Chief economist at C.A.R., Leslie Appleton-Young, adds that shifting market composition towards higher-price properties has had an impact on the rising median price of homes. In June, C.A.R. reported a 2.5% increase in properties valued at over $1 million and a 4% decrease in sales of properties valued at less than $500,000 with respect to total market sales.
Appleton-Young went on to explain that this increase in higher-price properties illustrates the disproportionate economic impacts the pandemic has had on buyers in the lower-end of the market. “It highlights the affordability and supply issues created by the uneven impact of the coronavirus pandemic, as the more affordable segments of the state’s housing market are recovering at a lower pace,” she commented in the June report.
The positive market indicators evidenced in the C.A.R. report should provide some much-needed relief from the doom and gloom that plagued the market in April and May. However, uncertainty and the economic impacts of COVID-19 still loom large over the market landscape and have hampered any possibility of the market catching up to last year’s performance.

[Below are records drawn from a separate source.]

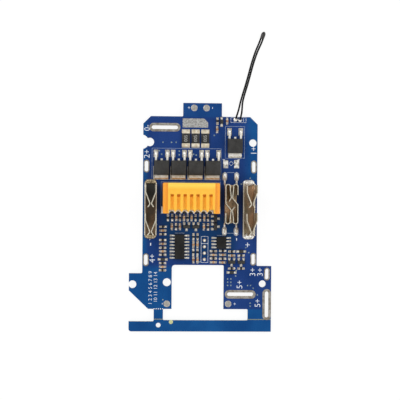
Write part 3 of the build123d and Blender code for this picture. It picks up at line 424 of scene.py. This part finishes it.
# Near black as painted shade, for the posts in the connector's mouths
shaded_contact = tinned(
    "shaded_contact", (0.05, 0.045, 0.04), (0.02, 0.02, 0.02), rough=0.4, metallic=0.3
)
via_rim = tinned(
    "via_rim", (0.36, 0.44, 0.42), (0.10, 0.17, 0.22), rough=0.4, metallic=0.35, patch=0.5
)
bare_laminate = moulded(
    "bare_laminate", (0.50, 0.52, 0.24), (0.66, 0.66, 0.36), rough=0.6, grain_size=0.2
)
chip_black = moulded(
    "chip_black", (0.006, 0.006, 0.006), (0.012, 0.012, 0.011),
    rough=0.42, Specular_IOR_Level=0.25,
)
chip_cap = tinned(
    "chip_cap", (0.84, 0.81, 0.74), (0.30, 0.23, 0.16),
    rough=0.3, metallic=0.35, patch=0.5, relief=0.05,
)
shunt_cap = tinned("shunt_cap", (0.90, 0.84, 0.70), (0.66, 0.56, 0.40), rough=0.32, metallic=0.35)
power_lead = tinned("power_lead", (1.0, 0.98, 0.92), (0.80, 0.75, 0.64), rough=0.26, metallic=0.25)
plated = tinned(
    "plated_lining", (0.47, 0.445, 0.40), (0.28, 0.24, 0.19), rough=0.36, metallic=0.7, patch=1.1
)
own_finish = {
    **{f"power_transistor_{i}_leads": power_lead for i in ALL_POWER},
    "spare_pads": tinned(
        "spare_pad", (1.0, 0.98, 0.92), (0.20, 0.18, 0.16),
        rough=0.28, metallic=0.35, patch=1.4, relief=0.08,
    ),
    "tinned_plane": tinned(
        "speckled_plane", (0.56, 0.56, 0.54), (0.27, 0.26, 0.25),
        rough=0.42, metallic=0.6, patch=0.45, relief=0.06,
    ),
    "lead_pads": tinned(
        "lead_pads", (0.66, 0.63, 0.56), (0.34, 0.30, 0.24), rough=0.36, metallic=0.45
    ),
    "lamp_pads": tinned(
        "levelled_tin", (0.52, 0.50, 0.46), (0.38, 0.36, 0.33), rough=0.4, metallic=0.6, patch=0.6
    ),
    "header_plugs": tinned(
        "header_ring", (0.60, 0.50, 0.34), (0.40, 0.28, 0.15), rough=0.34, metallic=0.6
    ),
    "controller_chip": chip_black,
    "driver_chip": chip_black,
    "shunt_resistor_ends": shunt_cap,
    "chip_resistor_ends": chip_cap,
    "chip_capacitor_ends": chip_cap,
    # Channel floors from painted shade to their warm colour; the negative one darkest, towards its
    # head
    "negative_terminal": spring_sheet(
        "negative_sheet", (0.04, 0.038, 0.032), (0.32, 0.20, 0.11), dark_from=3.5
    ),
    "positive_terminal": spring_sheet("positive_sheet", (0.24, 0.19, 0.12), (0.52, 0.31, 0.17)),
    "negative_terminal_solder": solder("stained_solder", (0.56, 0.45, 0.28), (0.17, 0.12, 0.06)),
    **{name: plated for name in nodes if name.startswith("slot_lining")},
}
slot_of = {entry["node"]: entry["material_slot"] for entry in frame["record"]["subparts"]}


def finish_of(node):
    """A CAD node's own finish, or that of its slot in the record."""
    return own_finish.get(node, finishes[slot_of[node]])


def add_piece(name, data, material):
    """Puts a mesh or curve in the scene as one piece that rides on the board."""
    data.materials.append(material)
    piece = bpy.data.objects.new(name, data)
    scene.collection.objects.link(piece)
    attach(piece, "root")
    return piece


# Edges between faces at a steeper angle than this stay sharp
SHARP = radians(32)


def finish_mesh(build, name):
    """Closes a bmesh as a mesh that is smooth except across its sharp edges."""
    mesh = bpy.data.meshes.new(name)
    build.to_mesh(mesh)
    build.free()
    mesh.shade_smooth()
    mesh.set_sharp_from_angle(angle=SHARP)
    return mesh


def add_built(name, build, material):
    """Closes a bmesh as one piece."""
    return add_piece(name, finish_mesh(build, name), material)


def seat(place, size=(1, 1, 1)):
    """Takes a unit shape to its size and place, both in millimetres."""
    return Matrix.Scale(MM, 4) @ Matrix.Translation(place) @ Matrix.Diagonal((*size, 1))


def add_block(build, middle, size):
    """A plain block in a bmesh, by its middle and its size. Hands back its corners."""
    return bmesh.ops.create_cube(build, size=1, matrix=seat(middle, size))["verts"]


# Thermistor leads: the routes of the solids, laid side by side as they are in the photograph
LEAD_D = 0.7
left_route = [
    (13.73, 39.62, 3.2), (14.3, 41.4, 3.9), (14.95, 43.6, 3.5), (15.65, 46.4, 1.8),
    (16.62, 49.6, 0.6), (17.9, 53.7, 0.36), (19.1, 58.2, 0.36), (20.3, 62.8, 0.36),
    (21.85, 67.4, 0.36), (23.2, 70.5, 0.9), (23.75, 72.1, 0.9),
]
right_route = [
    (15.52, 39.55, 3.2), (15.95, 41.3, 3.9), (16.2, 43.5, 3.5), (16.43, 46.2, 1.8),
    (17.33, 49.4, 0.6), (18.6, 53.5, 0.36), (19.8, 58.0, 0.36), (21.01, 62.6, 0.36),
    (22.58, 67.15, 0.36), (24.02, 70.218, 0.9), (24.57, 71.818, 0.9),
]
insulation = finishes["lead_insulation"]
for side, route, length in (("left", left_route, 34.8), ("right", right_route, 34.5)):
    curve = bpy.data.curves.new(f"insulated_lead_{side}", "CURVE")
    curve.dimensions = "3D"
    spline = curve.splines.new("NURBS")
    spline.points.add(len(route) - 1)
    for point, place in zip(spline.points, route):
        point.co = (*(Vector(place) * MM), 1)
    spline.order_u = 3
    spline.use_endpoint_u = True
    spline.resolution_u = 12
    curve.bevel_depth = LEAD_D / 2 * MM
    curve.bevel_resolution = 6
    curve.use_fill_caps = True
    lead = add_piece(f"insulated_lead_{side}", curve, insulation)
    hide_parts(f"thermistor_lead_{side}")

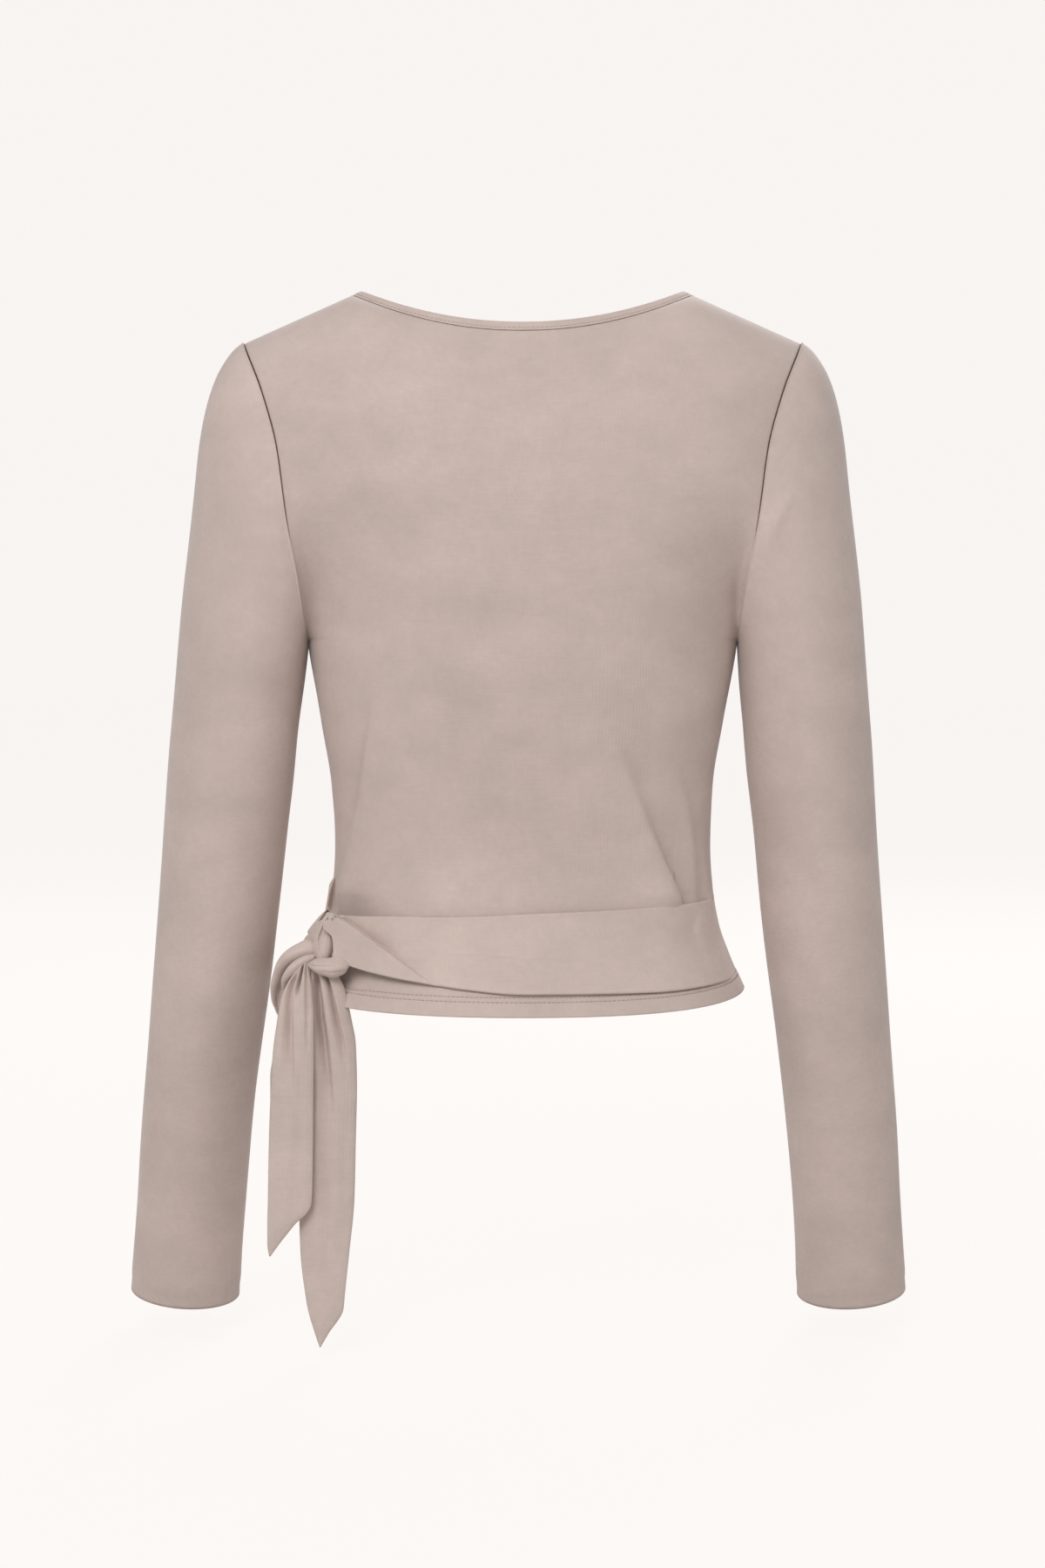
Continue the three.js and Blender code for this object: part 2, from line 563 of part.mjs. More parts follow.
const group = new THREE.Group();
group.add(
  backPanel(),
  frontPanel("front_right", 1, true),
  frontPanel("front_left", -1, false),
  sleeve("sleeve_left", "left", -1),
  sleeve("sleeve_right", "right", 1),
  backBinding(),
  frontBinding("neck_binding_right", 1, true),
  frontBinding("neck_binding_left", -1, false),
  tieAcrossBack(),
  ribbon("tie_from_front", FRONT_TIE),
  ribbon("knot_wrap_up", WRAP_UP),
  ribbon("knot_wrap_over", WRAP_OVER),
  ribbon("knot_loop", LOOP),
  ribbon("tie_end_short", END_SHORT),
  ribbon("tie_end_long", END_LONG),
);

export default group;
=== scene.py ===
"""A wrap cardigan in fine jersey, filled out as if worn, with its tie knotted at the wearer's left hip."""

import bpy
import mathutils
import numpy as np
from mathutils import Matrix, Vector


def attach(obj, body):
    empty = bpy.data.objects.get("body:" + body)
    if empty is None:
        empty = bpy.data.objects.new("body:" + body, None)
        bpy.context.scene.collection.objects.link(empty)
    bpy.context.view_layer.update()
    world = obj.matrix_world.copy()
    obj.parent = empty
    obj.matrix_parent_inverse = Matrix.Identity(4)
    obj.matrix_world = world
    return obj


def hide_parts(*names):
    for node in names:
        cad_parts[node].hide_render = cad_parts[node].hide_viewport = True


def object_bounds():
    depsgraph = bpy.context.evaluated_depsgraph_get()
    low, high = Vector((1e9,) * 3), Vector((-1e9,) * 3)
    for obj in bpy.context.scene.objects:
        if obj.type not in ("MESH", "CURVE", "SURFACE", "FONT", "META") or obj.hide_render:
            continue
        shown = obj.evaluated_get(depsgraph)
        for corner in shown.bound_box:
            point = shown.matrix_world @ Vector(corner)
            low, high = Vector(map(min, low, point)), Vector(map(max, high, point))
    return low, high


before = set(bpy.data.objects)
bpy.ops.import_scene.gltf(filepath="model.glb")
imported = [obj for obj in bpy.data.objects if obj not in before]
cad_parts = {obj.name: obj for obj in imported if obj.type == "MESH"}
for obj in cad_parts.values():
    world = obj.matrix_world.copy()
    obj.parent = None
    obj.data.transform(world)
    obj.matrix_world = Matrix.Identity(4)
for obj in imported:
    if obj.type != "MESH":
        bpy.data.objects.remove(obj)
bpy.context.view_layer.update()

# ---------------------------------------------------------------------------------------------
# Back
# One panel of fine cotton jersey, cut side seam to side seam, with a scooped neck. Its hem is
# turned up once and held by two rows of cover stitch. Two tucks form where the tie pulls it in.
# ---------------------------------------------------------------------------------------------

MM = 0.001
CLOTH = 1.2  # one layer of jersey with its turnings, in millimetres as all sizes here
SEAM = 0.15  # half the gap between two pieces at a seam
TIP_X, TIP_Z = 187.0, -35.0  # shoulder tip, at the top of the armhole
UNDERARM_Z = -234.0
HEM_Z = -468.0
HEM_DROP = 12.0  # the hem's middle hangs this far below its sides
NECK_X, NECK_Z, NECK_BACK, NECK_SCOOP = 114.3, -3.0, 62.0, 26.7
ARMHOLE_DEPTH = {"back": 64.0, "front": 60.0}
NECK_SHARE = NECK_X / TIP_X
UNDERARM_X = 145.4
SIDE_CURVE = 0.85  # power that squares the sections below the armhole
TOP_CURVE = 2.4  # power of the flatter sections above it, and of the hem's sag
NECK_CURVE = 2.1  # power of the scooped neck's line
CORNER = {"slope": 0.5, "scoop": 16, "neck": 1.4}  # how widely the body rounds where shoulder and neck meet

# One row for each height: half width, and depth behind and in front of the side seams.
BODY = [
    {"z": -468, "half": 149.5, "back": 93, "front": 92},
    {"z": -450, "half": 141.5, "back": 87, "front": 90},
    {"z": -426, "half": 133.0, "back": 78, "front": 87},
    {"z": -400, "half": 128.6, "back": 72, "front": 85},
    {"z": -373, "half": 127.0, "back": 69, "front": 84},
    {"z": -332, "half": 128.8, "back": 75, "front": 91},
    {"z": -290, "half": 135.5, "back": 83, "front": 101},
    {"z": -234, "half": 145.4, "back": 90, "front": 108},
    {"z": -190, "half": 149.5, "back": 92, "front": 105},
    {"z": -150, "half": 156.0, "back": 91, "front": 95},
    {"z": -106, "half": 162.0, "back": 86, "front": 80},
    {"z": -69, "half": 172.5, "back": 79, "front": 66},
    {"z": -35, "half": 187.0, "back": 70, "front": 52},
]

# Creases of the back: a line from top to bottom, how far it stands out (or in, below nought) at each end,
# and how far it spreads to its left and right. A narrow spread on one side makes a sharp tuck.
BACK_CREASES = [
    {"x": (56, 82, 103, 107), "z": (-285, -352, -404, -415), "high": (0.0, 3.4, 7.5, 2.0),
     "left": 26, "right": 2.2},
    {"x": (68, 92, 110, 114), "z": (-290, -352, -404, -416), "high": (0.0, -3.2, -6.0, -2.5),
     "left": 7, "right": 13},
    {"x": (98, 112, 118), "z": (-300, -356, -410), "high": (0.0, 1.2, 2.0), "left": 5, "right": 3},
    {"x": (122, 124, 127), "z": (-370, -390, -408), "high": (0.0, 1.2, 1.8), "left": 2, "right": 3},
    {"x": (-96, -107, -121, -123), "z": (-255, -335, -402, -415), "high": (0.0, 3.2, 6.5, 3.0),
     "left": 2.4, "right": 24},
    {"x": (-104, -114, -127), "z": (-265, -335, -414), "high": (0.0, -2.6, -3.5), "left": 8, "right": 5},
    {"x": (-104, -110, -114), "z": (-394, -405, -418), "high": (0.0, -2.4, -6.0), "left": 7, "right": 11},
    {"x": (30, 22, 18), "z": (-310, -360, -408), "high": (0.0, 0.5, 1.0), "left": 26, "right": 22},
    {"x": (-40, -46, -52), "z": (-330, -372, -408), "high": (0.0, 0.4, 0.9), "left": 20, "right": 26},
]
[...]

Several market experts agree that there is still a long road to recovery ahead. Norada Real Estate Investment, a California real estate investment firm, predicts that sales volume will decrease by 6% in 2020, with average prices increasing by a mere 0.7%. C.A.R president Jeanne Radsick also voiced caution regarding California’s real estate market moving forward, ““While the momentum is expected to be sustained as we kick off the third quarter, the resurgence in coronavirus cases remains a concern and may hinder the market recovery in the second half of the year.”
In this ever-evolving reality in which governments and health authorities continue to reassess and reevaluate their policies, the only constant is change.